- EXERCISE INSTRUCTIONS: Repeat every line below exactly as it reads.

- INFORMATION SUPPLIED:
══════════

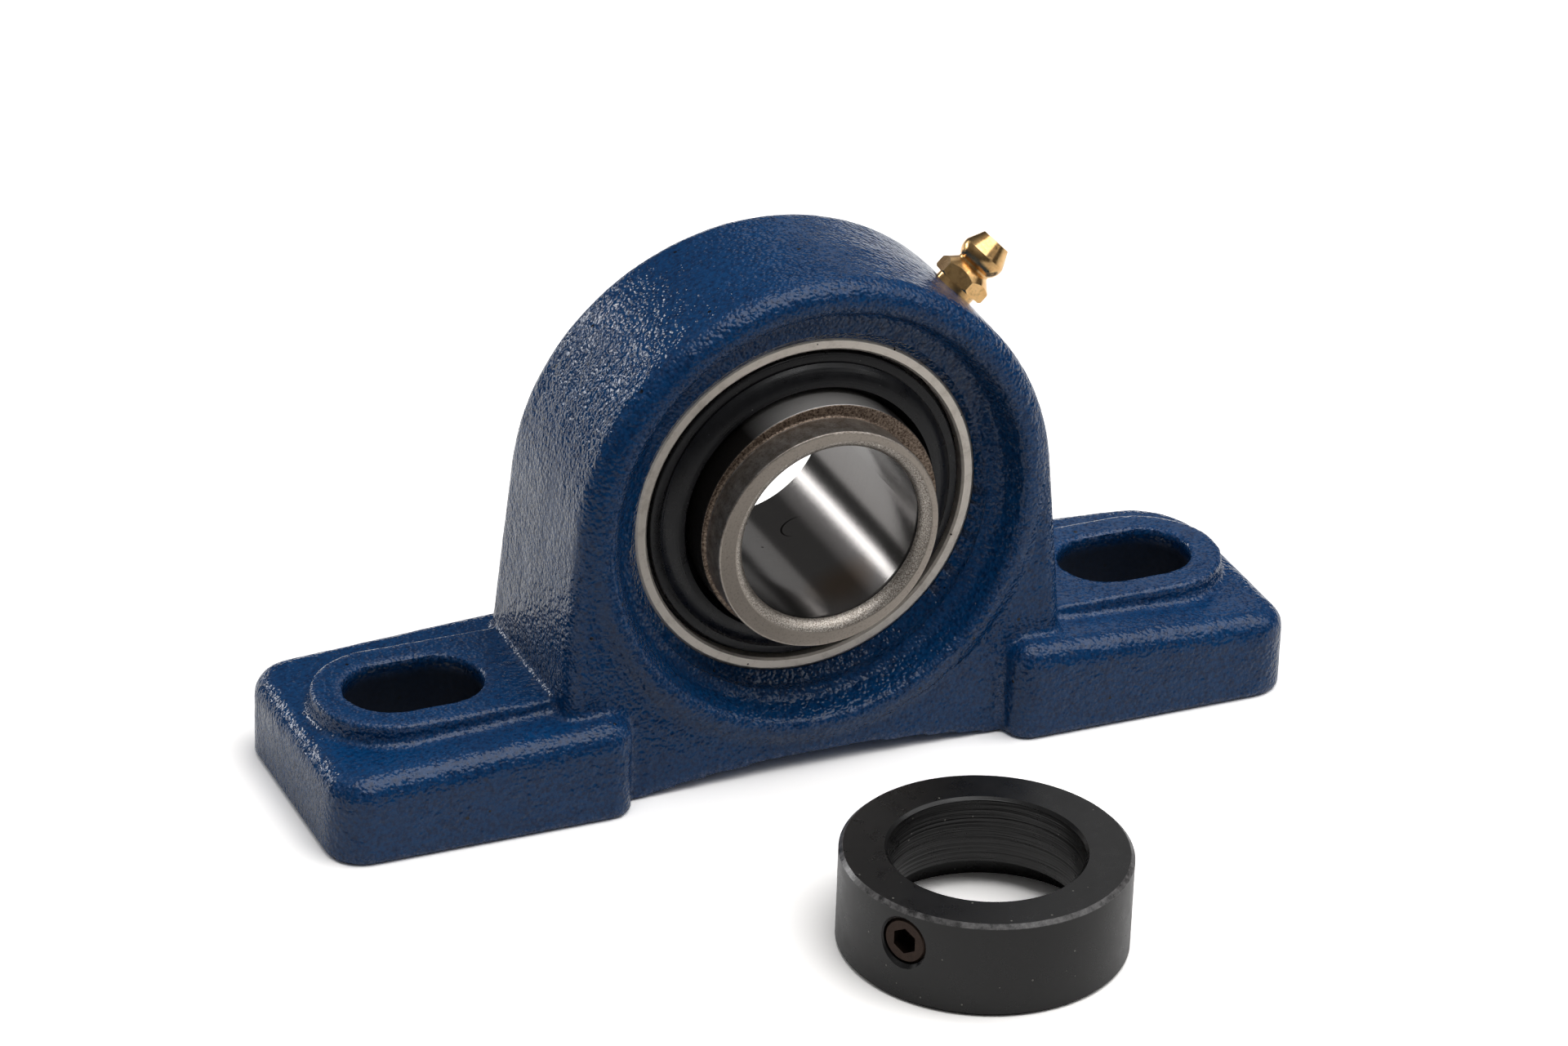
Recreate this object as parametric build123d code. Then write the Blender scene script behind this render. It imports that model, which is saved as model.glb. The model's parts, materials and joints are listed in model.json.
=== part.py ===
"""Pillow block bearing with an eccentric-collar insert, in millimetres.

+X runs along the base, +Y along the shaft away from the collar side, +Z up. The origin is the centre
of the base on the mounting plane. The collar is off the shaft and lies on the floor in front.
"""

import os
from math import cos, hypot, pi, radians, sin, sqrt, tan

from build123d import *

# ---------------------------------------------------------------- driving dimensions
# Housing
shaft_height = 36.5
base_width = 38.0
bolt_spacing = 105.0
slot_width = 13.0
slot_length = 19.2
foot_end_margin = 17.5  # from a bolt's centre to the end of its foot
arch_radius = 34.65
arch_drop = 0.3  # of the arch's centre below the shaft
arch_width = 27.2  # at the height of the shaft
arch_lean = 2.5  # degrees, of its front and back faces towards each other
arch_draft = 1.0  # degrees, each way from the parting plane
side_flare = 5.0  # degrees from the vertical, below the arch
arch_edge_round = 2.4
hub_lean = 3.0  # degrees, of its front and back faces towards each other
lip_width = 28.4
lip_crest_round = 0.8
lip_flank_drop = 1.45
lip_flank_width = 25.8
lip_dome = 0.5
cove_offset = 0.1  # inwards, from midway between the seat and the crest
cove_width = 21.2
cove_round = 1.4
seat_width = 18.0
seat_edge_chamfer = 0.3
loading_clearance = 0.5
foot_inner_x = 27.5
foot_root_height = 14.2
foot_fall = 2.2
foot_front_round = 5.5
left_back_round = 6.0
right_back_round = 10.5
foot_inner_round = 3.5
foot_edge_round = 3.2
foot_sole_round = 0.8
boss_step = 1.1
boss_wall = 4.4
boss_edge_round = 0.5
boss_root_round = 0.6
relief_height = 2.3

# Bearing insert
sphere_diameter = 52.0
seat_clearance = 0.03
outer_width = 17.0
outer_edge_chamfer = 0.3
outer_edge_drop = 0.42
outer_rim_wall = 1.7
outer_seal_step = 0.85
pitch_offset = 0.15  # of the ball circle, outwards from midway between bore and sphere
ball_diameter = 7.938
ball_count = 9
ball_clearance = 0.02  # radial, against each race
race_conformity = 0.52
inner_shoulder_drop = 2.45
bore_diameter = 25.4
nose_reach = 17.95
tail_reach = 16.95
cam_length = 4.95
cam_step = 1.2  # from the shoulder's radius to the cam's
cam_undercut = 0.25
cam_eccentricity = 0.75
cam_angle = 200.0  # degrees from +X towards +Z, seen from the collar side
bore_nose_round_length = 2.0
bore_nose_round_depth = 1.5
bore_tail_chamfer_length = 1.6
bore_tail_chamfer_depth = 1.2
inner_edge_chamfer = 0.15
cam_root_round = 0.45
nose_edge_round = 0.3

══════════

- EXERCISE ANSWER:
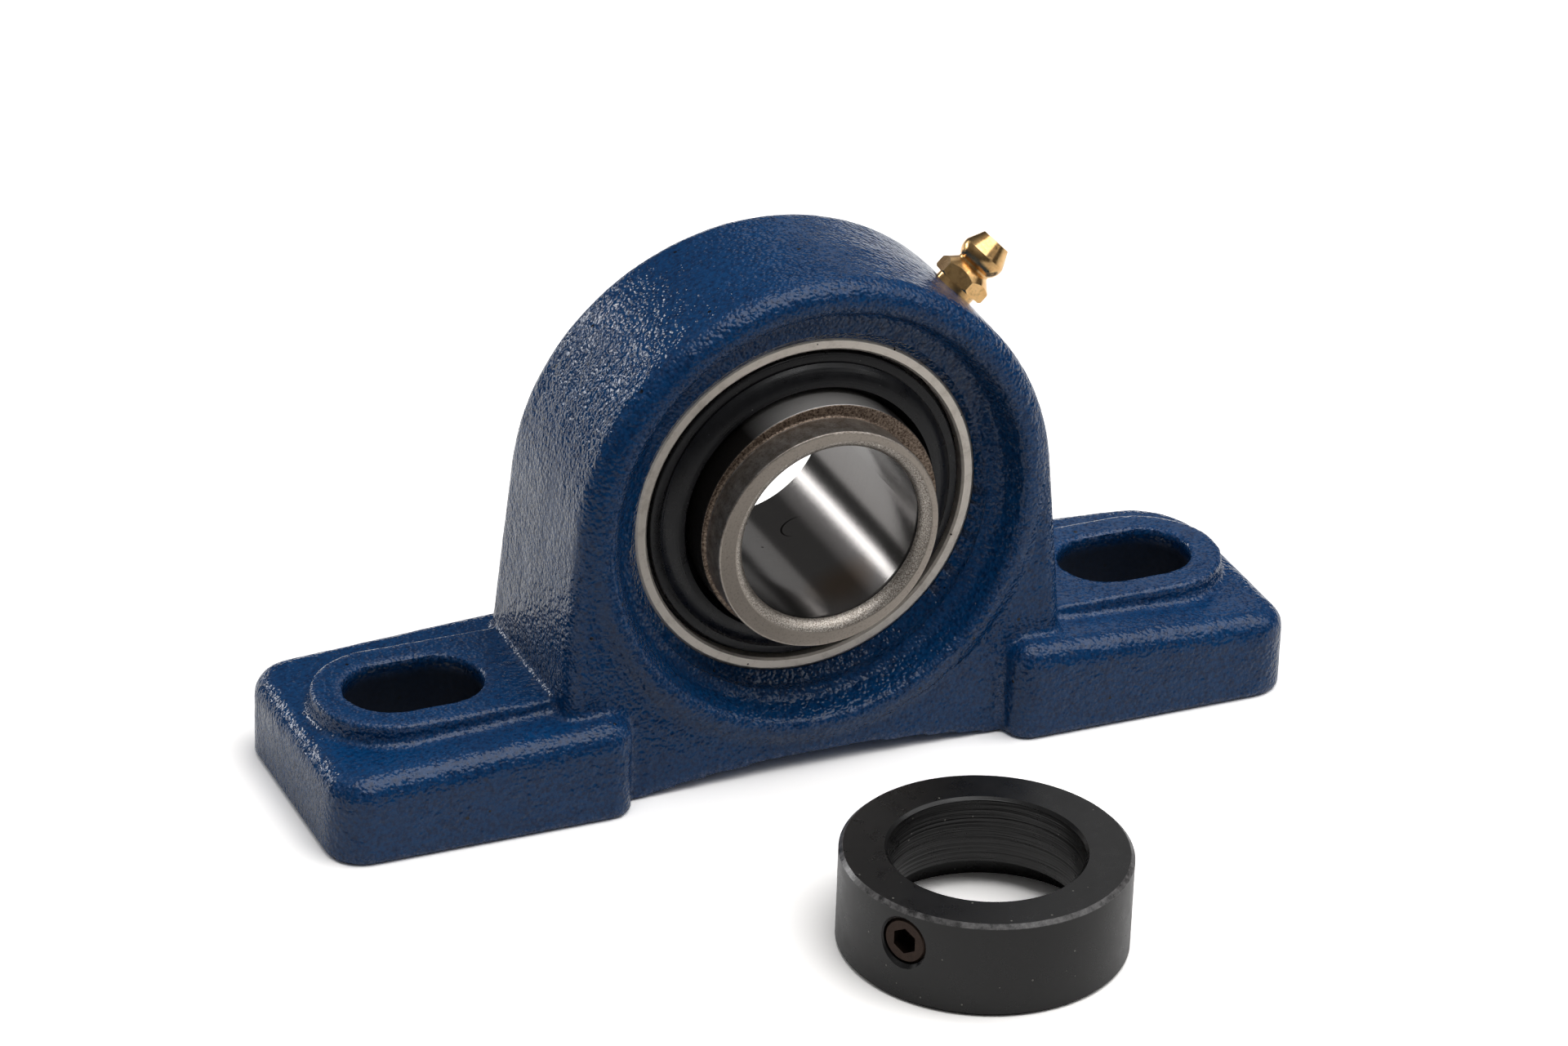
Recreate this object as parametric build123d code. Then write the Blender scene script behind this render. It imports that model, which is saved as model.glb. The model's parts, materials and joints are listed in model.json.
=== part.py ===
"""Pillow block bearing with an eccentric-collar insert, in millimetres.

+X runs along the base, +Y along the shaft away from the collar side, +Z up. The origin is the centre
of the base on the mounting plane. The collar is off the shaft and lies on the floor in front.
"""

import os
from math import cos, hypot, pi, radians, sin, sqrt, tan

from build123d import *

# ---------------------------------------------------------------- driving dimensions
# Housing
shaft_height = 36.5
base_width = 38.0
bolt_spacing = 105.0
slot_width = 13.0
slot_length = 19.2
foot_end_margin = 17.5  # from a bolt's centre to the end of its foot
arch_radius = 34.65
arch_drop = 0.3  # of the arch's centre below the shaft
arch_width = 27.2  # at the height of the shaft
arch_lean = 2.5  # degrees, of its front and back faces towards each other
arch_draft = 1.0  # degrees, each way from the parting plane
side_flare = 5.0  # degrees from the vertical, below the arch
arch_edge_round = 2.4
hub_lean = 3.0  # degrees, of its front and back faces towards each other
lip_width = 28.4
lip_crest_round = 0.8
lip_flank_drop = 1.45
lip_flank_width = 25.8
lip_dome = 0.5
cove_offset = 0.1  # inwards, from midway between the seat and the crest
cove_width = 21.2
cove_round = 1.4
seat_width = 18.0
seat_edge_chamfer = 0.3
loading_clearance = 0.5
foot_inner_x = 27.5
foot_root_height = 14.2
foot_fall = 2.2
foot_front_round = 5.5
left_back_round = 6.0
right_back_round = 10.5
foot_inner_round = 3.5
foot_edge_round = 3.2
foot_sole_round = 0.8
boss_step = 1.1
boss_wall = 4.4
boss_edge_round = 0.5
boss_root_round = 0.6
relief_height = 2.3

# Bearing insert
sphere_diameter = 52.0
seat_clearance = 0.03
outer_width = 17.0
outer_edge_chamfer = 0.3
outer_edge_drop = 0.42
outer_rim_wall = 1.7
outer_seal_step = 0.85
pitch_offset = 0.15  # of the ball circle, outwards from midway between bore and sphere
ball_diameter = 7.938
ball_count = 9
ball_clearance = 0.02  # radial, against each race
race_conformity = 0.52
inner_shoulder_drop = 2.45
bore_diameter = 25.4
nose_reach = 17.95
tail_reach = 16.95
cam_length = 4.95
cam_step = 1.2  # from the shoulder's radius to the cam's
cam_undercut = 0.25
cam_eccentricity = 0.75
cam_angle = 200.0  # degrees from +X towards +Z, seen from the collar side
bore_nose_round_length = 2.0
bore_nose_round_depth = 1.5
bore_tail_chamfer_length = 1.6
bore_tail_chamfer_depth = 1.2
inner_edge_chamfer = 0.15
cam_root_round = 0.45
nose_edge_round = 0.3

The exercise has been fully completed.